Please explain “type of people”… I seek clarification… not disputation at this point… the latter may follow.
What “type” are you and your ancestors… for comparison purposes…
Right . . . he’s “right”.
“is the challenge for keeping the kids brought here safe while they are being processed.”
Children taken away from their parents at critical stages of their development and housed in window blacked out Walmarts can hardly be considered “safe”. If we want to be accurate about the warehousing of people, we need to be accurate. ICE was started by Bush in March of 2003. With unaccompanied children arriving in unprecedented numbers at the border, Obama ramped up the program but left families that arrived together intact. Warehousing was wrong then and it is wrong now. Some may recall with the release of the movie Snowpiercer in 2013, I wrote an article about Snowpiercer at our borders with regard to inhumane treatment of children at the border. I didn’t turn a blind eye to it under Obama and certainly will not turn a blind eye to the expansion under Trump.
There are three additional steps that have been added under Trump to which I object ( not screech). 1. The practice of separating families as opposed to housing in controlled facilities together for specified purpose not of safety, but for deterrence in their own words. 2. The practice of removing children from even those families seeking asylum legally through legal ports of entry. 3. The practice of narrowing asylum criteria to not allow victims of rape and DV.
Warehousing is an additional trauma for those fleeing violence, but could be safely accomplished while maintaining the integrity of families. The administration has already said it is not for safety but for deterrence. That is in their own words, not leftist screeching.
“It has little to do with any changes to the GOP.”
https://www.snopes.com/fact-check/strife-of-the-party/
I see this as a questionable assertion.

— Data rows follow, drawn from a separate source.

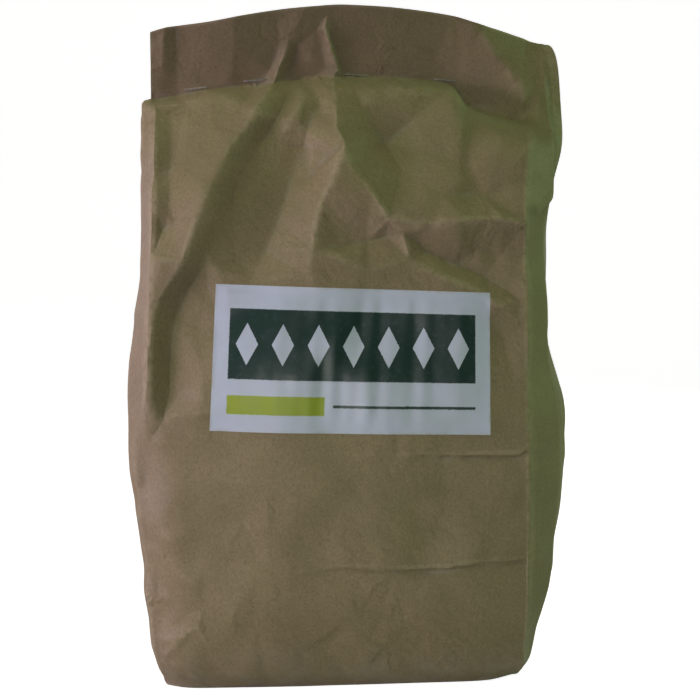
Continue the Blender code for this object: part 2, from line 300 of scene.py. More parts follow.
FRONT_CREASES = (
    # The long ridge from the pinched top down to the left fold, its foot, and the valley to its right
    ((-32, 351, 0.6), (-34.5, 343, 1.2), (-37.5, 336, 1.9), (-39.5, 330, 2.5), (-44, 322, 3.5),
     (-52, 310, 4.2), (-65, 292, 4.6), (-76, 271, 4.6), (-84, 252, 4.2), (-91, 232, 3.4), (-103, 213, 1.2)),
    ((-36.5, 351, -0.2), (-39, 343, -0.2), (-42.5, 335, 0.3), (-46, 329, 0.6), (-53, 321, 1.2),
     (-61, 311, 1.6), (-71, 300, 2.1)),
    ((-31, 327, -0.4), (-33, 321, -1.2), (-38, 310, -2.2), (-44.5, 300, -2.6), (-53, 290, -2.2),
     (-61, 275, -1), (-67, 260, -0.6)),
    ((-80, 230, -0.8), (-88, 216, -1.8), (-95, 201, -2.5), (-98, 178, -3), (-98, 163, -2.8),
     (-102, 146, -1.8), (-109, 136, -0.3)),
    # The short ridge between, and the foot of the light band
    ((-20, 328, 0.4), (-25, 319, 0.6), (-31, 309, 0.2), (-38.5, 297, -1.9), (-47, 285, -2.8)),
    ((-15, 322, 0.6), (-21, 309, -1.2), (-25, 295, -3.4), (-33, 273, -5.6), (-40, 251, -5.8), (-47, 236, -5),
     (-55, 221, -2.2)),
    # The crest of the light band, down to the pinch and on below it
    ((-6.5, 333.5, 2.2), (-7.5, 325, 2), (-7.5, 313, 2.3), (-8, 304, 3.1)),
    ((-8, 304, 3.1), (-4.5, 296, 3.4), (-4.5, 291, 4.8)),
    ((-4.5, 291, 4.8), (-9.5, 280, 3.8), (-17, 264, 2.6), (-21, 250, 2.2), (-23, 238, 1.8), (-25, 226, 1)),
    ((-4.5, 291, 4.8), (-1, 281, 4), (9, 268, 3.4), (18, 254, 2.5), (25, 247, 1.4)),
    # The shoulder under the left staples
    ((-106, 315, 1.6), (-81, 318.5, 2.1), (-66, 321, 2), (-57, 322.3, 1.6), (-51, 323, 1.6)),
    # The pinch: the light band tucked in under itself, and the swell below it
    ((-4.5, 296, 3.4), (-10.5, 289.5, -0.2), (-17.5, 282, -2.6), (-23, 277, -4.2)),
    ((-8, 304, 3.1), (-15, 298.5, 0.8), (-21, 293, -1.4)),
    ((-4.5, 291, 4.8), (-10.5, 285.5, 2.4), (-17, 278.5, 0), (-22, 272.5, -1.6)),
    # The hollow right of the crest, and the strip of shoulder under the middle staples
    ((4, 326, 0.2), (8, 314, -1.2), (14, 304, -4.4), (20, 295, -7.4), (26, 280, -3.6)),
    ((4, 327, 0.2), (15, 327, 0.8), (31, 326.5, 1.1), (47, 326, 0.6), (57, 324, 0.1)),
    ((10, 319, 0.2), (24, 319.5, -0.6), (40, 320.5, -1.5), (50, 321, -1.5)),
    ((50, 321, -1.5), (34, 307, -4.6), (20, 295, -7.4)),
    ((20, 295, -7.4), (41, 290, -3)),
    # The light patch under the right end of the staples
    ((68, 315, 0), (66.5, 300, 0.8), (65, 280, 0.3)),
    ((66.5, 300, 0.8), (82, 299, 3.2), (99, 295, 3.2)),
    # The buckle beside the right fold
    ((31, 243, -0.6), (42, 250.5, 2.4), (56, 253, 3.6), (78, 254, 3.8), (92, 251.5, 1.8)),
    ((31, 243, -0.6), (39, 236, -2.3), (55, 229, -3.5), (69, 223, -3.3), (81, 215.5, -2.1), (89, 210, -0.6)),
    ((66, 238, -1.6), (80, 235, -2.6), (91, 233.5, -2.2), (100, 236, -0.4)),
    ((95, 226, -1.2), (97, 208, 0.2)),
    ((29, 232, 0.4), (45, 224, 1), (62, 217, 1), (76, 209, 0.7), (86, 200, 0.3)),
    ((-8, 239, -1), (6, 242, -1.8), (17, 244.5, -1.4)),
    ((-28, 225, 0.3), (-16, 231.5, 1), (-12, 234.5, 1.4), (0, 230, 1.3), (7, 226.5, 0.6)),
    # The left fold, the hollow beside it and the small crease across
    ((-107, 308, 0.8), (-106.5, 290, 0.9), (-106.5, 272, 0.9), (-106.5, 259, 1), (-108, 246, 0.3),
     (-109, 232, 0.5), (-110, 216, 0.9)),
    ((-97, 312, 0.2), (-96.5, 300, -0.8), (-96.5, 280, -1.1), (-97.5, 261.5, 0.1)),
    ((-106.5, 259, 1), (-97.5, 261.5, 0.1), (-90, 263.5, 1.6), (-83, 267, 3.2)),
    ((-108, 246, 0.3), (-101, 248, -2.2), (-95, 252, -1.4), (-88, 257, 1.2)),
    ((-101, 248, -2.2), (-105, 236, -0.8)),
    ((-107, 200, 1.2), (-109, 180, 1.6), (-110, 160, 1.4), (-112, 142, 0.6)),
    # The crease under the staples
    ((-105, 319.5, 0), (-89, 322.5, 0), (-72, 325, 0), (-58, 327.2, 0), (-46, 329, 0.6), (-40, 329, 2.2),
     (-33, 330.5, -0.4), (-20, 331.5, 0.2), (-6.5, 333.5, 2.2), (-2, 332.5, 0), (10, 332, 0), (30, 331.5, 0),
     (50, 329.5, 0), (62, 327, 0), (70, 319, 0), (85, 312.5, 0), (99, 309.5, 0)),
    # The flattened top: its bent left corner, the edges of the tucked gusset, and the pleat
    ((-99, 357, 0.3), (-108, 344, -0.4)),
    ((-109, 354, -0.7), (-109, 350, -0.6)),
    ((-101, 350, 0.7), (-101, 336, 0.8), (-101, 323, 0.4)),
    ((-93, 357, -0.7), (-93, 340, -0.8), (-93, 325, -0.4)),
    ((-62, 364, 1), (-62.5, 346, 1.4), (-63.5, 331, 0.9)),
    ((-42, 369, -0.7), (-40, 360, -0.5), (-36.5, 351, -0.2)),
    ((-27, 349, -0.6), (-29, 341, -0.9), (-32, 334, -0.6)),
    ((-21, 344, 0.5), (-25, 337, 0)),
    ((-17.5, 357, -0.5), (-13.5, 346, -0.2), (-11, 337, 0.4)),
    ((-12.5, 359, 0.6), (-8.5, 347, 1.9), (-4.5, 336.5, 2.2), (-6.5, 333.5, 2.2)),
    ((-10.7, 359, -0.6), (-6.5, 347, -1.3), (-2.3, 336, -0.9), (-2, 332.5, 0)),
    ((-23, 369, -0.4), (-11, 365, -0.8)),
    ((20, 350, 0.2), (52, 345, -0.3), (60, 352, 0.2)),
)

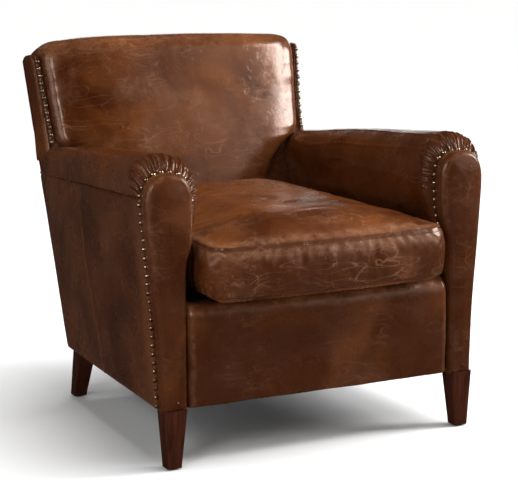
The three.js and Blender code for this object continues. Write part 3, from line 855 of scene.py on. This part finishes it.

I grew up supported by Social Security after the death of my father, the sole bread winner in our traditional family. Social Security at that time was a part of the Republican Party platform, not a “wasteful” program to be cut. I think there has been not just substantial, but massive change in the positions of the Republican party, not as the social media meme would have one believe, but as delineated in the articles dissection of the meme.I believe that both of my then Republican parents would be appalled by the party of today.